December 11: Full Moon, also known this month as the Yule Moon and the Big Freezing Moon. All month long Mars and the bright white star Spica lie near each other high in the southeast before dawn. They will be at their closest on the 13th, and will be joined by the waning quarter Moon on the 20th. December 21: At 8:37 A.M. EST, the Winter Solstice. 25: A partial eclipse of the Sun occurs, visible in much of continental North America. The moment of greatest darkness will be 12:35 P.M. EST.

Health & Safety

December 2: As of today the Food and Drug Administration will require companies seeking approval of new drugs likely to be prescribed for children -- even if intended for adults -- to conduct pediatric clinical trials. Historically, most companies have tested drugs only on adults: three quarters of the drugs prescribed for children, including medications for asthma and epilepsy, have never been tested on them. The subject of pediatric studies has generated considerable controversy. Some researchers who oppose the use of placebos if an effective remedy exists are particularly concerned about their use in pediatric trials. Obtaining informed consent from children is another nettlesome issue -- those aged seven to 18 are asked to add their "assent" to their parents' consent.

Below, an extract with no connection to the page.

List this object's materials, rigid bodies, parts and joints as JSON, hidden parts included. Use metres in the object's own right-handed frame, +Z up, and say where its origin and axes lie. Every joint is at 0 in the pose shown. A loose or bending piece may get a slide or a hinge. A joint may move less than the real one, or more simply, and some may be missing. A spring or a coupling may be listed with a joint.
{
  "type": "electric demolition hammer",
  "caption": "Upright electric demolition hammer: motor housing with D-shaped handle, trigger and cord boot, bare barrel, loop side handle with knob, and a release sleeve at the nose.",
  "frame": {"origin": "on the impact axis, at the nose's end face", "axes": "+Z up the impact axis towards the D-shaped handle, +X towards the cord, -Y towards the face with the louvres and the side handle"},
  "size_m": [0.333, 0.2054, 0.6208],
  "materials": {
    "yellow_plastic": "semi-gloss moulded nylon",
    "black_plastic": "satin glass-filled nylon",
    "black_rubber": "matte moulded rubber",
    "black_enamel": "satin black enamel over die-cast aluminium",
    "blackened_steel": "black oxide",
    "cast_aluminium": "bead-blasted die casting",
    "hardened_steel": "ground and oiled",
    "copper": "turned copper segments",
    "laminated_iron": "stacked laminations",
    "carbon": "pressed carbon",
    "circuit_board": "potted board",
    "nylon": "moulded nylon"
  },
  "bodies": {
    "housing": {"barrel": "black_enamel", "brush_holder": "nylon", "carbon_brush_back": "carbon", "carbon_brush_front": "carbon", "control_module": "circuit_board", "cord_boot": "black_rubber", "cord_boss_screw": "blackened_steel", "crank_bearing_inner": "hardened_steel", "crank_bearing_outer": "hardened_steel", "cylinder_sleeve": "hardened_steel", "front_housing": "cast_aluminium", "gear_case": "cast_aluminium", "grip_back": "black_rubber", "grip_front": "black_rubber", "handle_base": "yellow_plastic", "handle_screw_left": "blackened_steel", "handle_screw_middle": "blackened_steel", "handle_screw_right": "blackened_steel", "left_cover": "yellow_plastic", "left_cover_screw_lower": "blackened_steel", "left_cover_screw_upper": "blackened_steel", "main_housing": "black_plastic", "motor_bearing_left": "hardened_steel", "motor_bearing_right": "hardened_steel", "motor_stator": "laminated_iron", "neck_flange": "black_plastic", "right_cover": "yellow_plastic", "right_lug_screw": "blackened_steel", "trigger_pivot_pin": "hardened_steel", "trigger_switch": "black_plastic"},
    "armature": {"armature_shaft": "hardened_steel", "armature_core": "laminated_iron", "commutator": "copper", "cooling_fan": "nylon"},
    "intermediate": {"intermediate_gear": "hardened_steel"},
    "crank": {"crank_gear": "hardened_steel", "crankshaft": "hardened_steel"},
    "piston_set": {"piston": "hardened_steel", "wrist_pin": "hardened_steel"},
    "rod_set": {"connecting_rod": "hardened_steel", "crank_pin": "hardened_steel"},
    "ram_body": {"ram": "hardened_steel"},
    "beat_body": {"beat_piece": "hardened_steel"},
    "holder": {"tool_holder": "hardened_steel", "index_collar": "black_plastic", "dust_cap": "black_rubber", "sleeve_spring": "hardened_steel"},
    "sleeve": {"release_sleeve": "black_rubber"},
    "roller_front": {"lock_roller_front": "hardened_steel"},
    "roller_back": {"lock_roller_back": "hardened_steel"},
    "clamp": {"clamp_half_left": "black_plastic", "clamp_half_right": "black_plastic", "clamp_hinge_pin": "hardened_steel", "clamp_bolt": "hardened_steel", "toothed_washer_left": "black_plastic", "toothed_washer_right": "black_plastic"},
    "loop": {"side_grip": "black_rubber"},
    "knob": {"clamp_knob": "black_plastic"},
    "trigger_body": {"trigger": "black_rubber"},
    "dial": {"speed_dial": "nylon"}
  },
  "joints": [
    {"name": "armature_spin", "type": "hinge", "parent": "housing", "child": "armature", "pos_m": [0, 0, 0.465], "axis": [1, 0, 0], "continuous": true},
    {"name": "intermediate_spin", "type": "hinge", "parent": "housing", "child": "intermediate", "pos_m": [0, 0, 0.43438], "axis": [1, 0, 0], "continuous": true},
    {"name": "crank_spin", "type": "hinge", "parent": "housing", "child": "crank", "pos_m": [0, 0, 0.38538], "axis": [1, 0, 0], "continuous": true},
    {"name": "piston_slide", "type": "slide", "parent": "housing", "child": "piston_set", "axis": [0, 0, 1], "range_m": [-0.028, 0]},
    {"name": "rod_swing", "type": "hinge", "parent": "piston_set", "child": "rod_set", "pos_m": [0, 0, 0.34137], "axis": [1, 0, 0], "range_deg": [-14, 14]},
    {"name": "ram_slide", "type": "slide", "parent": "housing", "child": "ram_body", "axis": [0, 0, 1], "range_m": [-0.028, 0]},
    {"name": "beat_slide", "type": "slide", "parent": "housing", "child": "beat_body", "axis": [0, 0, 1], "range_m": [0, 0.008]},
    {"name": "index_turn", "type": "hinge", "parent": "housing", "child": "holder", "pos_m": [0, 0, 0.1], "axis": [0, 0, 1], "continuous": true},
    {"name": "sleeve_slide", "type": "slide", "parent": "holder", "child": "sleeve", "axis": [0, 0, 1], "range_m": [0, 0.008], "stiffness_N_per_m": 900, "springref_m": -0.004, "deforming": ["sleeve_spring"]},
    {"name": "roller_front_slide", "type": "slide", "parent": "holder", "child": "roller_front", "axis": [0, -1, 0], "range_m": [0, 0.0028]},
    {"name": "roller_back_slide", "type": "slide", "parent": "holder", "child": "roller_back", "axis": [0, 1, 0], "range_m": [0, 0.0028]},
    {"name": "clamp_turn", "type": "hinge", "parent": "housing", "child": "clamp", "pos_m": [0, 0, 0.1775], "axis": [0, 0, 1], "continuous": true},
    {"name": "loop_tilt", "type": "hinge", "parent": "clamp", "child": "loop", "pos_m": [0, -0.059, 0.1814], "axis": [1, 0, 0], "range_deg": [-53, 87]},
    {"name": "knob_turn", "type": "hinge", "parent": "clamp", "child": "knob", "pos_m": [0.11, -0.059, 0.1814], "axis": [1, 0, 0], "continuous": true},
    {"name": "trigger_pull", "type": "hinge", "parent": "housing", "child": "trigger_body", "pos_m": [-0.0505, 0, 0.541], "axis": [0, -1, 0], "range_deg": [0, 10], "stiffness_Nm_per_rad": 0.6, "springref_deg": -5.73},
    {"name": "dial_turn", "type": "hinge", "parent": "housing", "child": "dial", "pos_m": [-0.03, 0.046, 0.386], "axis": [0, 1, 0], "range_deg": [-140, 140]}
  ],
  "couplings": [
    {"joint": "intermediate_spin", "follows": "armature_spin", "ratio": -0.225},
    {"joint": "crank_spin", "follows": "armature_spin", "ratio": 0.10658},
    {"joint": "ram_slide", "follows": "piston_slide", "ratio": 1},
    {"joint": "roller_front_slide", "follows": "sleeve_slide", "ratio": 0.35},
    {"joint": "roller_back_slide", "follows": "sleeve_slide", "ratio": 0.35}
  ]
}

And the reported practice of some researchers of paying hefty sums to parents who enroll their children in trials, and offering the children themselves Toys "R" Us gift certificates, has generated concern.

Expiring Patent

No. 4,422,634. Waterless Swimming Machine. "A swimming simulator for providing a user with the exercise typically produced by swimming, comprising: support frame ... resting on a foundation and supporting the torso of the user in a horizontal position ... a pair of arm levers [with] grip handles being movable along a circular path against a first predetermined resistance; a pair of leg levers ... movable in an arc about a rear pivot point at the other end, such movement being against a second predetermined resistance; and at least one air pump [for providing] predetermined resistances."